--- BEGIN ---

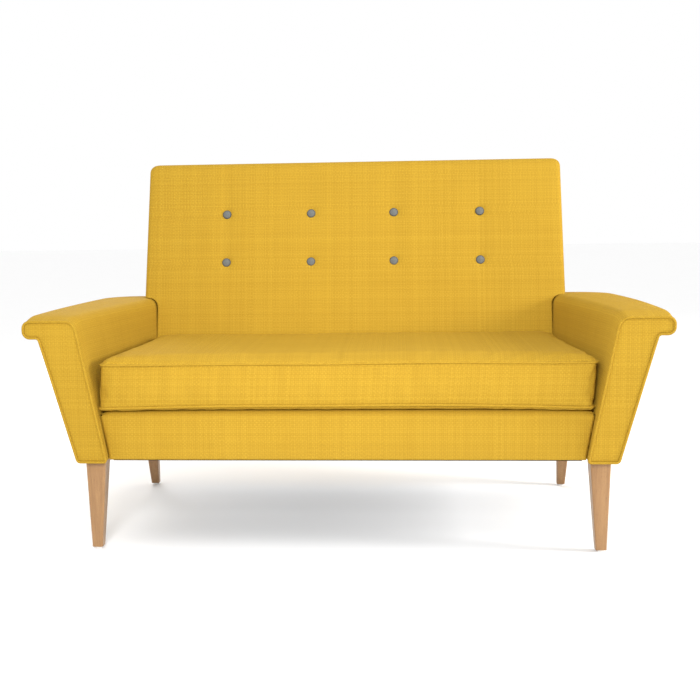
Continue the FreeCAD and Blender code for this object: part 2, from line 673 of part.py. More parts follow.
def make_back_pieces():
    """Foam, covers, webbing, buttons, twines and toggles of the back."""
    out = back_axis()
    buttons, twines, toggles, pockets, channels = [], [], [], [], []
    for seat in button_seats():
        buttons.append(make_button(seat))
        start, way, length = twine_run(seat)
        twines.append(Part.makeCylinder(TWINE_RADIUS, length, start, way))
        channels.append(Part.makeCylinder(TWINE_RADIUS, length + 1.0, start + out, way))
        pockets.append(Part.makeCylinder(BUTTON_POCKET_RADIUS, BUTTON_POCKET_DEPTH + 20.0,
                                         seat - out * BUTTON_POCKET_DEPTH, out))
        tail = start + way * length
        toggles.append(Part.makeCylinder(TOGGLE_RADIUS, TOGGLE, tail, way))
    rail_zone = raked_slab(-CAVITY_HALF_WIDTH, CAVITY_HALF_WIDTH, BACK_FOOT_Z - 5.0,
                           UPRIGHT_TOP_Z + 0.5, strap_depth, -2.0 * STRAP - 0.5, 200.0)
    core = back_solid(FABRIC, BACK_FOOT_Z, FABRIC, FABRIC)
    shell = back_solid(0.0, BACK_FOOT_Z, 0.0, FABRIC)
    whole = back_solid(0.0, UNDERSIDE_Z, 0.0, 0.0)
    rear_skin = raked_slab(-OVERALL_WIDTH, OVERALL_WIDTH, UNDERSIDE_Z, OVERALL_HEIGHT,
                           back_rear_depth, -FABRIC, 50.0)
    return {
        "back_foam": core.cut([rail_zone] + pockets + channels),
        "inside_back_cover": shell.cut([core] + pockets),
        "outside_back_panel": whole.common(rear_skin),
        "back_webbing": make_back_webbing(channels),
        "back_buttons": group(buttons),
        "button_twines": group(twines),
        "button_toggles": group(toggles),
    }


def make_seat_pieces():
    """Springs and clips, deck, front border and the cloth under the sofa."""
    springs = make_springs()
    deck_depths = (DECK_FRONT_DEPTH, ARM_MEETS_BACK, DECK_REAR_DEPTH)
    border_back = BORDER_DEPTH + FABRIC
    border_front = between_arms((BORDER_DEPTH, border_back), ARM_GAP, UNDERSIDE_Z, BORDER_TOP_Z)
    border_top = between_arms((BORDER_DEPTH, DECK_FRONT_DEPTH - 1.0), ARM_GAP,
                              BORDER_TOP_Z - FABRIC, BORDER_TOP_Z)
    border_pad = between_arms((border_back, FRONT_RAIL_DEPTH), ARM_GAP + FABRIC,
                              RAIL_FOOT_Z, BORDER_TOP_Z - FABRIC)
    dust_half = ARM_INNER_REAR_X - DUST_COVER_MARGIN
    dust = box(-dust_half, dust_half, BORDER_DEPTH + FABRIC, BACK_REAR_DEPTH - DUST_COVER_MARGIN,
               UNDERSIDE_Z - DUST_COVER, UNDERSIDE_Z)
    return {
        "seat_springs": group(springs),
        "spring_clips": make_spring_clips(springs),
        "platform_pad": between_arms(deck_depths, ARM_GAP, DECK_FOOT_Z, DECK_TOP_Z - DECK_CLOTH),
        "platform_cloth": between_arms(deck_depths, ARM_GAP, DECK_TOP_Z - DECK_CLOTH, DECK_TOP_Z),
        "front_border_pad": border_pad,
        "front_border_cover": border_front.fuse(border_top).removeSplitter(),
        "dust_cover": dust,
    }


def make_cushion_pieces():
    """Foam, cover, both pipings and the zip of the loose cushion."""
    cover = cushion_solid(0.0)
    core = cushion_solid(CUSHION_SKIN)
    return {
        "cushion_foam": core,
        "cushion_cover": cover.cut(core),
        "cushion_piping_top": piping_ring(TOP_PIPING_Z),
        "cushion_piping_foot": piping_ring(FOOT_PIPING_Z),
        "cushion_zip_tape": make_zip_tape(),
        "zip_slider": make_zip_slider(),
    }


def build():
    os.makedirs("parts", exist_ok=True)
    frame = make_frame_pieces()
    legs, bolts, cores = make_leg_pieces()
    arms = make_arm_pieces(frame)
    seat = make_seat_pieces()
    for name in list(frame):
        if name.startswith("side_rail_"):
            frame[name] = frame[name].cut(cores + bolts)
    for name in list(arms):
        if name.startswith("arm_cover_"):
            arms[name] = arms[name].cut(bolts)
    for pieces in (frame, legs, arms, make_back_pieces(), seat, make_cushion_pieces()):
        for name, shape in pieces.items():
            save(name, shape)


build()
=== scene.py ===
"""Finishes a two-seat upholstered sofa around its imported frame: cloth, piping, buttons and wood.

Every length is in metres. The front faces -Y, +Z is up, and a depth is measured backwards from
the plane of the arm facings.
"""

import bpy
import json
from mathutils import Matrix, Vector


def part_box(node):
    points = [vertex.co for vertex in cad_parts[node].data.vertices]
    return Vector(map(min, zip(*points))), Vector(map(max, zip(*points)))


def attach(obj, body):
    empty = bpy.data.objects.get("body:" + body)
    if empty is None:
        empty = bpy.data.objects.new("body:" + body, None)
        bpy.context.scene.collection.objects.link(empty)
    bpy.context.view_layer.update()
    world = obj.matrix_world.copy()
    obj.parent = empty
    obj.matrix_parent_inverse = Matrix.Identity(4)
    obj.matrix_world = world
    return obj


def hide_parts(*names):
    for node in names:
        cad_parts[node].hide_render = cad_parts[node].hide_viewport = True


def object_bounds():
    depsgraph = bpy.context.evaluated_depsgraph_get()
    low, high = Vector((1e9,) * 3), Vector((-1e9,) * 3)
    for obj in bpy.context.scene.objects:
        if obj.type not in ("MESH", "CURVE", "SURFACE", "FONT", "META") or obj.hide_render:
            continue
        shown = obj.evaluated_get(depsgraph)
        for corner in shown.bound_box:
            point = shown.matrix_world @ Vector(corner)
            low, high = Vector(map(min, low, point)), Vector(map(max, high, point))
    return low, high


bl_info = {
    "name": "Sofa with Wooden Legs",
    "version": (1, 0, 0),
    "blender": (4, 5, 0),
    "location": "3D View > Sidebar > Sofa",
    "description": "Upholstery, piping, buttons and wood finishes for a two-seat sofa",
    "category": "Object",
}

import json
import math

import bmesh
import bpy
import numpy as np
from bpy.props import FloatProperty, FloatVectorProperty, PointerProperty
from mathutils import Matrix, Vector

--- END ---

Extract the run of lines that opens with the line containing "legs, bolts, cores = make_leg_pieces()" and closes with the line containing "points = [vertex.co"; reproduce it exactly and add nothing.

### [SOLUTION TO THIS TASK]
    legs, bolts, cores = make_leg_pieces()
    arms = make_arm_pieces(frame)
    seat = make_seat_pieces()
    for name in list(frame):
        if name.startswith("side_rail_"):
            frame[name] = frame[name].cut(cores + bolts)
    for name in list(arms):
        if name.startswith("arm_cover_"):
            arms[name] = arms[name].cut(bolts)
    for pieces in (frame, legs, arms, make_back_pieces(), seat, make_cushion_pieces()):
        for name, shape in pieces.items():
            save(name, shape)


build()
=== scene.py ===
"""Finishes a two-seat upholstered sofa around its imported frame: cloth, piping, buttons and wood.

Every length is in metres. The front faces -Y, +Z is up, and a depth is measured backwards from
the plane of the arm facings.
"""

import bpy
import json
from mathutils import Matrix, Vector


def part_box(node):
    points = [vertex.co for vertex in cad_parts[node].data.vertices]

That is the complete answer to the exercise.